# PROBLEM TO SOLVE
Print the entire listing. Each line must match the original exactly.

# MATERIAL
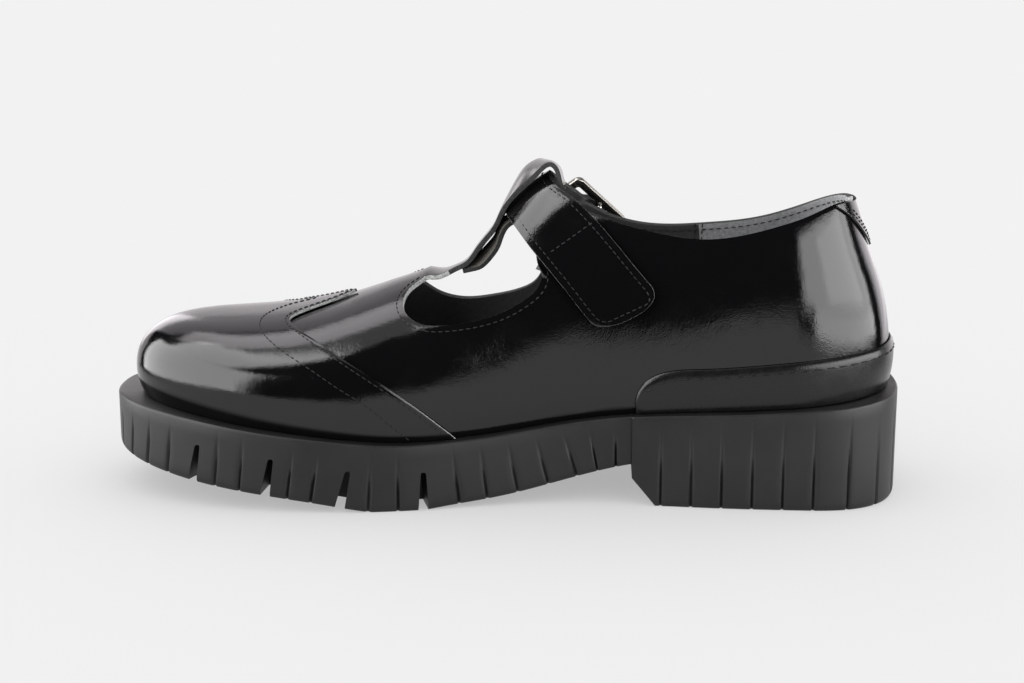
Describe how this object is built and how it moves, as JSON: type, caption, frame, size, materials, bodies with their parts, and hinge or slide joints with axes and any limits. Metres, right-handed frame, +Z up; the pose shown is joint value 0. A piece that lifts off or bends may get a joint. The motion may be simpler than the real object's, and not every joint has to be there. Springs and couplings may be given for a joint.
{
  "type": "t-strap shoe",
  "caption": "Low leather shoe with a wing-tip toe cap, a T-bar with side cut-outs, a buckled cross strap, a heel band and a lugged sole with a block heel.",
  "frame": {"origin": "centre of the bounding box's bottom face, on the floor", "axes": "+X from heel to toe, +Y to the wearer's left, which is the foot's inner side, +Z up"},
  "size_m": [0.274, 0.0975, 0.1142],
  "materials": {
    "sole_rubber": "matt",
    "lining_leather": "matt",
    "black_leather": "polished",
    "matt_leather": "matt",
    "buckle_metal": "dark satin"
  },
  "bodies": {
    "root": {"sole": "sole_rubber", "insole": "lining_leather", "upper": "black_leather", "toe_cap": "black_leather", "heel_rand": "matt_leather", "seam_tab": "black_leather", "cross_strap": "black_leather", "buckle_chape": "black_leather", "buckle_frame": "buckle_metal", "buckle_bar": "buckle_metal", "buckle_prong": "buckle_metal"}
  },
  "joints": []
}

# RESULT OF THE TASK
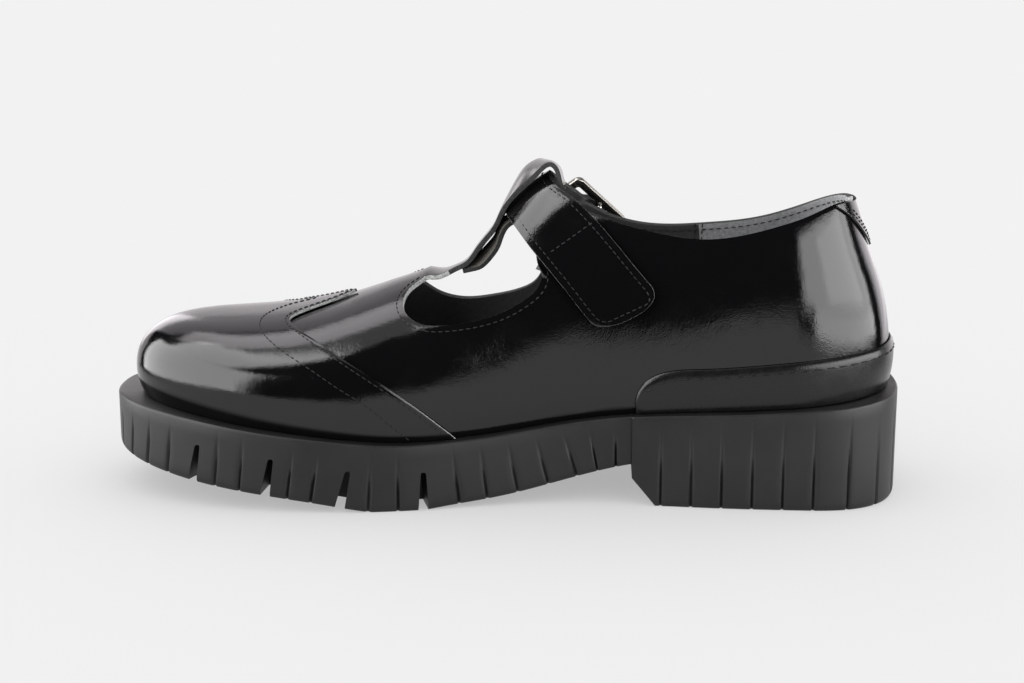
Describe how this object is built and how it moves, as JSON: type, caption, frame, size, materials, bodies with their parts, and hinge or slide joints with axes and any limits. Metres, right-handed frame, +Z up; the pose shown is joint value 0. A piece that lifts off or bends may get a joint. The motion may be simpler than the real object's, and not every joint has to be there. Springs and couplings may be given for a joint.
{
  "type": "t-strap shoe",
  "caption": "Low leather shoe with a wing-tip toe cap, a T-bar with side cut-outs, a buckled cross strap, a heel band and a lugged sole with a block heel.",
  "frame": {"origin": "centre of the bounding box's bottom face, on the floor", "axes": "+X from heel to toe, +Y to the wearer's left, which is the foot's inner side, +Z up"},
  "size_m": [0.274, 0.0975, 0.1142],
  "materials": {
    "sole_rubber": "matt",
    "lining_leather": "matt",
    "black_leather": "polished",
    "matt_leather": "matt",
    "buckle_metal": "dark satin"
  },
  "bodies": {
    "root": {"sole": "sole_rubber", "insole": "lining_leather", "upper": "black_leather", "toe_cap": "black_leather", "heel_rand": "matt_leather", "seam_tab": "black_leather", "cross_strap": "black_leather", "buckle_chape": "black_leather", "buckle_frame": "buckle_metal", "buckle_bar": "buckle_metal", "buckle_prong": "buckle_metal"}
  },
  "joints": []
}